DATA BLOCK:
- - -

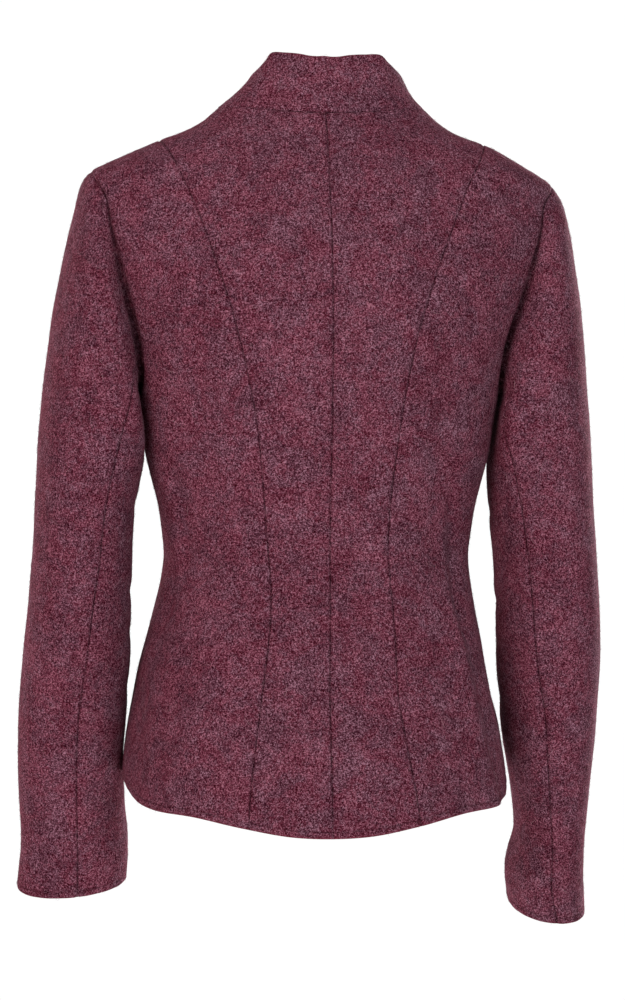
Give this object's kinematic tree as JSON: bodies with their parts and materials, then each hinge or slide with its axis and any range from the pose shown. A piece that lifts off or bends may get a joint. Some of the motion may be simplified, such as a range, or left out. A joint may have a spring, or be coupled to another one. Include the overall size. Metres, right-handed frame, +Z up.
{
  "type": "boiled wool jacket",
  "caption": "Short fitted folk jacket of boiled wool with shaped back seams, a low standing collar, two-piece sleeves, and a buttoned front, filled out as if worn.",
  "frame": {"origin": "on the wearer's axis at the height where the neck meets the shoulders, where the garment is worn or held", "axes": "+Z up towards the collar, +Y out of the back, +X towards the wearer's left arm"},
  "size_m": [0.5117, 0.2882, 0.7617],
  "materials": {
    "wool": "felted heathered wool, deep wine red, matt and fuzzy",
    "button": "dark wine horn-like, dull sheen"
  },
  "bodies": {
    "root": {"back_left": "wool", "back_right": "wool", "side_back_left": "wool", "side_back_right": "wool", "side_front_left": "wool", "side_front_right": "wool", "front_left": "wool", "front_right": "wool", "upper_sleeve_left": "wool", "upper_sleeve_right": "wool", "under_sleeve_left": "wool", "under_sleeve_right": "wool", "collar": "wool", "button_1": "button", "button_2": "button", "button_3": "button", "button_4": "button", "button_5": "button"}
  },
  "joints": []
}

- - -

TASK PROMPT:
Each line of the listing should be echoed back exactly.

THE RESULT:
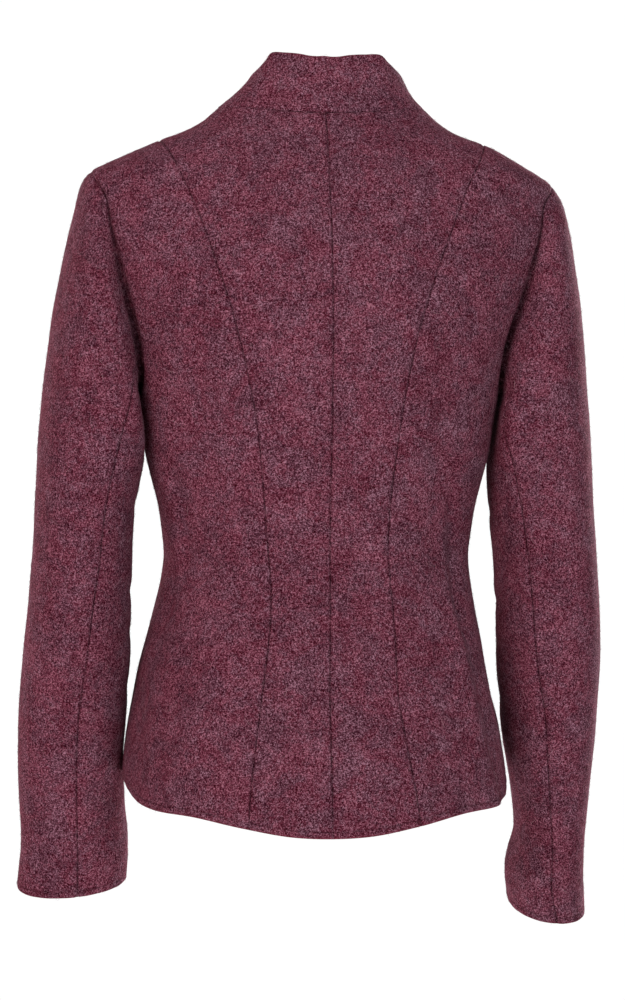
Give this object's kinematic tree as JSON: bodies with their parts and materials, then each hinge or slide with its axis and any range from the pose shown. A piece that lifts off or bends may get a joint. Some of the motion may be simplified, such as a range, or left out. A joint may have a spring, or be coupled to another one. Include the overall size. Metres, right-handed frame, +Z up.
{
  "type": "boiled wool jacket",
  "caption": "Short fitted folk jacket of boiled wool with shaped back seams, a low standing collar, two-piece sleeves, and a buttoned front, filled out as if worn.",
  "frame": {"origin": "on the wearer's axis at the height where the neck meets the shoulders, where the garment is worn or held", "axes": "+Z up towards the collar, +Y out of the back, +X towards the wearer's left arm"},
  "size_m": [0.5117, 0.2882, 0.7617],
  "materials": {
    "wool": "felted heathered wool, deep wine red, matt and fuzzy",
    "button": "dark wine horn-like, dull sheen"
  },
  "bodies": {
    "root": {"back_left": "wool", "back_right": "wool", "side_back_left": "wool", "side_back_right": "wool", "side_front_left": "wool", "side_front_right": "wool", "front_left": "wool", "front_right": "wool", "upper_sleeve_left": "wool", "upper_sleeve_right": "wool", "under_sleeve_left": "wool", "under_sleeve_right": "wool", "collar": "wool", "button_1": "button", "button_2": "button", "button_3": "button", "button_4": "button", "button_5": "button"}
  },
  "joints": []
}